What the GOP Does to Its Own Dissenters
Late at night on the second Tuesday of January, Peter Meijer, a 33-year-old freshman congressman from West Michigan, paced the half-unpacked rooms of his new rental apartment in Washington, D.C., dreading the decision he would soon have to make.
Six days earlier, Meijer had pulled a smoke hood over his face and fled the U.S. House of Representatives as insurgents broke into the lower chamber. They were attempting to prevent Congress from certifying the results of the 2020 presidential election. Meijer had been on the job for all of three days. Once the Capitol was secured, he cast his vote to certify the election results. It was his first real act as a federal lawmaker—one he believed was perfunctory. Except that it wasn’t. The majority of his fellow House Republicans refused to certify the results, launching an assault on the legitimacy of American democracy.
That entire day—the vote, as much as the attack—had caught Meijer unprepared. His party’s leadership had provided no guidance to its members, leaving everyone to navigate a squall of rumor and disinformation in one-man lifeboats.
The next week, when Democrats introduced an article of impeachment and promptly scheduled a vote, seeking to hold President Donald Trump accountable for inciting the mob’s siege of the Capitol, Meijer steeled himself for some tough conversations within his party. But those conversations never happened: Most of Trump’s staunchest defenders were too shell-shocked to defend him, even behind closed doors, and the Republican leadership in the House was once again AWOL. There were no whipping efforts, no strategy sessions, no lectures on procedure or policy. Barreling toward one of the most consequential votes in modern history, everyone was on their own.
For Meijer, the stillness was unsettling. He felt that impeachment was warranted—“The vice president and the next two in the line of succession were inside the Capitol as it was being assaulted,” he says, “and for three hours the president was nowhere to be found”—but he longed for a dialogue. Growing up, he’d heard the legend of how a family friend, President Gerald Ford, had pardoned Richard Nixon in an act of mercy after Nixon had resigned to avoid the humiliation of being impeached and removed. Meijer’s first political memory was made watching the impeachment of Bill Clinton. Even as a kid, he sensed that it was trouble for the country. Now, after just over a week in office, he was bracing himself to vote to impeach the president of the United States—a president from his own party—without so much as a caucus meeting where competing cases might be presented.
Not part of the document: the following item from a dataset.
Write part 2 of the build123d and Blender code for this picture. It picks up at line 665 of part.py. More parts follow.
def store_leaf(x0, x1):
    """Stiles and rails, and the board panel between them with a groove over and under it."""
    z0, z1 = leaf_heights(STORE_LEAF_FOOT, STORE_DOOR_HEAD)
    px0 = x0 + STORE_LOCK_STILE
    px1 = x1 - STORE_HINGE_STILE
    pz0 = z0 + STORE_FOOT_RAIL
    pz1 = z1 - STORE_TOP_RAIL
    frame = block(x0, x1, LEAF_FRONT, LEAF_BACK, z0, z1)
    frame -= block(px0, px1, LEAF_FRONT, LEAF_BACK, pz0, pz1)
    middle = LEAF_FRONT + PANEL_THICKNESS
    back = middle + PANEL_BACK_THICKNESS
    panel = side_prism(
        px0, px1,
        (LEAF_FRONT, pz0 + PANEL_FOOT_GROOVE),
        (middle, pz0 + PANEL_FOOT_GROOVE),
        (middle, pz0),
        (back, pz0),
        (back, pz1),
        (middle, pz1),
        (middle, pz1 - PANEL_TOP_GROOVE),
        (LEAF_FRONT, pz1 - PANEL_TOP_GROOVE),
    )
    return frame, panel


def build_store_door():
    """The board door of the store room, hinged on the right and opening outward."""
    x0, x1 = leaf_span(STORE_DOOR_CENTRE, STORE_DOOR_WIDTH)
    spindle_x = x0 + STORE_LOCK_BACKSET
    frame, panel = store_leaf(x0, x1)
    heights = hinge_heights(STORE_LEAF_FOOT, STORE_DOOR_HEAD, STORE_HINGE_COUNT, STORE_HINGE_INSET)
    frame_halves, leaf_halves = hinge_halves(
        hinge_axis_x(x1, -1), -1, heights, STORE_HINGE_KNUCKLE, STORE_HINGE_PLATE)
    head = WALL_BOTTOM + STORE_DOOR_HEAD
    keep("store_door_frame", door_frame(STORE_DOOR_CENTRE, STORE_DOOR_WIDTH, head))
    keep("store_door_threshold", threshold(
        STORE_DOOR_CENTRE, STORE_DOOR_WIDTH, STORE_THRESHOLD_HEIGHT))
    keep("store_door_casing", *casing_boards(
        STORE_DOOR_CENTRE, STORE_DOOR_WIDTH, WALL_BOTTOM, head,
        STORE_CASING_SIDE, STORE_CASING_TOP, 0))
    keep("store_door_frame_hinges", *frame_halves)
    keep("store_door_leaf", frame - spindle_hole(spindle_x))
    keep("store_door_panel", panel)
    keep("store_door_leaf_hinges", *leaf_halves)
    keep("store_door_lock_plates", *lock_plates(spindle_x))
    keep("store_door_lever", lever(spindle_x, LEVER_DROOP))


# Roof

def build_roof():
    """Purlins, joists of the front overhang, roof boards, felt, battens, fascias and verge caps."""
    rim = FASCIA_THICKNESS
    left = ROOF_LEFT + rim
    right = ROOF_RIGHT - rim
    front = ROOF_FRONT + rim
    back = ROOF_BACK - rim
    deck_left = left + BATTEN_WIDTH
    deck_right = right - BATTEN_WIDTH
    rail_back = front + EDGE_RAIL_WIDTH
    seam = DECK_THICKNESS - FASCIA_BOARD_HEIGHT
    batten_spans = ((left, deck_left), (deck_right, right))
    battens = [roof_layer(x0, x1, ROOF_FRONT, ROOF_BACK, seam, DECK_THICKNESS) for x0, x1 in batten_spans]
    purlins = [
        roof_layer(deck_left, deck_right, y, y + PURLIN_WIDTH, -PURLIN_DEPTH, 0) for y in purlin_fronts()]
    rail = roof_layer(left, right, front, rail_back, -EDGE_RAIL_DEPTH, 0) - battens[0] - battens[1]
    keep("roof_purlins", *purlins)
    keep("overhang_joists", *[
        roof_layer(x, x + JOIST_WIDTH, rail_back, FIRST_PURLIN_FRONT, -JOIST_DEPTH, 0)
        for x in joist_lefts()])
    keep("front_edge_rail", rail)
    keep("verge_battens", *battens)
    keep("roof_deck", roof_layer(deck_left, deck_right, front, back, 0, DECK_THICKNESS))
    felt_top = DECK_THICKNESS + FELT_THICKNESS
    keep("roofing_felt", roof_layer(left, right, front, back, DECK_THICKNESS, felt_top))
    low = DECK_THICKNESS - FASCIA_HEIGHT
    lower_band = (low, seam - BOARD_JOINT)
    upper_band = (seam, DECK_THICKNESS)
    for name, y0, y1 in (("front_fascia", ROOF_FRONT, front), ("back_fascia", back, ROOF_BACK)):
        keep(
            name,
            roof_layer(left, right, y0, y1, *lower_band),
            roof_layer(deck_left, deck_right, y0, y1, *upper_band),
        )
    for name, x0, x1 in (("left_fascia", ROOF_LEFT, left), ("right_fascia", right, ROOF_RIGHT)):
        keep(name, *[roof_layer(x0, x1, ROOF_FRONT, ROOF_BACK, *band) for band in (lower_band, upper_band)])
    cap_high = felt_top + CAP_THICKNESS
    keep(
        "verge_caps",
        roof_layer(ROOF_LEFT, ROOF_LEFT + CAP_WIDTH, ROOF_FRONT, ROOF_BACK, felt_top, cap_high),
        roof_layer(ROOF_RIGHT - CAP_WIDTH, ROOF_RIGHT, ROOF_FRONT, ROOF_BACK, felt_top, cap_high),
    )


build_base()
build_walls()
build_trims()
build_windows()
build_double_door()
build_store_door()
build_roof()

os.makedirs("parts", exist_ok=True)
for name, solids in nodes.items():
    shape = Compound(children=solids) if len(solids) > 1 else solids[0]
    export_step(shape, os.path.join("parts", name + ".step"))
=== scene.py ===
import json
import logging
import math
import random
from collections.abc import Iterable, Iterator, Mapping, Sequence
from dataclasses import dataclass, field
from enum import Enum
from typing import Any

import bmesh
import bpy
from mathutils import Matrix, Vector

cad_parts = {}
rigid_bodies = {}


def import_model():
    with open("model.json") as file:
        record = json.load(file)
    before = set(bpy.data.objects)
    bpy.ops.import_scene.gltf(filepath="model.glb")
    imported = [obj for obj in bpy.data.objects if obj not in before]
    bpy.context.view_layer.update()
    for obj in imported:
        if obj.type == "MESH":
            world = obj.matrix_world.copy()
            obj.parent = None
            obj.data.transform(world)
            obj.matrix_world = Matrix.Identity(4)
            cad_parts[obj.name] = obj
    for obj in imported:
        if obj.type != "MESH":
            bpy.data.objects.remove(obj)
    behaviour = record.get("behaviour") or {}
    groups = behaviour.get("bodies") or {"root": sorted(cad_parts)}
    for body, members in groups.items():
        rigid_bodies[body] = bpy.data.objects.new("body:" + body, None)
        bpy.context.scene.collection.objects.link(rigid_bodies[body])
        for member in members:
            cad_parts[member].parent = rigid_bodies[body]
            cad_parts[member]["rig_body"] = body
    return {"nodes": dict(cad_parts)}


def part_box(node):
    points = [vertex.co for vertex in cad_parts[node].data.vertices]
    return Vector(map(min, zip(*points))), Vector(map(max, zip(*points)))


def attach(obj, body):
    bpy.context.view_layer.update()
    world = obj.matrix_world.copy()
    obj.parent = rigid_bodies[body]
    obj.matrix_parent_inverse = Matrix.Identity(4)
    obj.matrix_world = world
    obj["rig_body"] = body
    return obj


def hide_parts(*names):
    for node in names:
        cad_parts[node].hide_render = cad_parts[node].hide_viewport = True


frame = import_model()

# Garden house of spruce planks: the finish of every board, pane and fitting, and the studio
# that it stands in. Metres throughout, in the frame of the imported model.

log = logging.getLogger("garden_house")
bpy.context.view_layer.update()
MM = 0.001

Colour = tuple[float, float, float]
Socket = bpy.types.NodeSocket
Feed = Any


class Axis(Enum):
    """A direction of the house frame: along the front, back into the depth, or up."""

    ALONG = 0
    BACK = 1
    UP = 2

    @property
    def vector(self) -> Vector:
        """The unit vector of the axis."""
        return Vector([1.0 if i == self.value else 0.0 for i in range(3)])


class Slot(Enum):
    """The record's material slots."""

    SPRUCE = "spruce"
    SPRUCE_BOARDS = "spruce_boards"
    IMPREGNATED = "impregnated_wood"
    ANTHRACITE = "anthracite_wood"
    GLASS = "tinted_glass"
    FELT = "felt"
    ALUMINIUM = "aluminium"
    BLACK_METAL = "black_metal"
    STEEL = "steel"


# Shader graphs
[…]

Meijer felt angry and betrayed, “like I’d seen something sacred get trampled on.” He told himself that Trump needed to pay. But he worried that a rash impeachment of the president might unleash an even uglier convulsion than the one he’d just survived. And he knew that by voting to impeach he might be committing “career suicide before my career ever began.” In the days leading up to the vote, Meijer says, he barely slept.
“It was the worst 96 hours of my life,” he says.
Whatever his final decision, Meijer didn’t want to blindside the people back in his district. So he began making calls. The conversations did not go well. Meijer remembers one man, “a prominent business leader in Grand Rapids,” arguing that the election had been stolen, that Trump was entitled to a second term, that Meijer was a pawn of the “deep state.” The man went “full QAnon,” spouting conspiracy theories and threatening him with vague but menacing consequences if he voted to impeach. Meijer was well acquainted with that kind of talk; one of his own siblings was fully in the grip of right-wing conspiracies. Even so, the conversation “shook me to my core,” Meijer says, “because the facade had been stripped away. It showed me just how bad this had gotten.”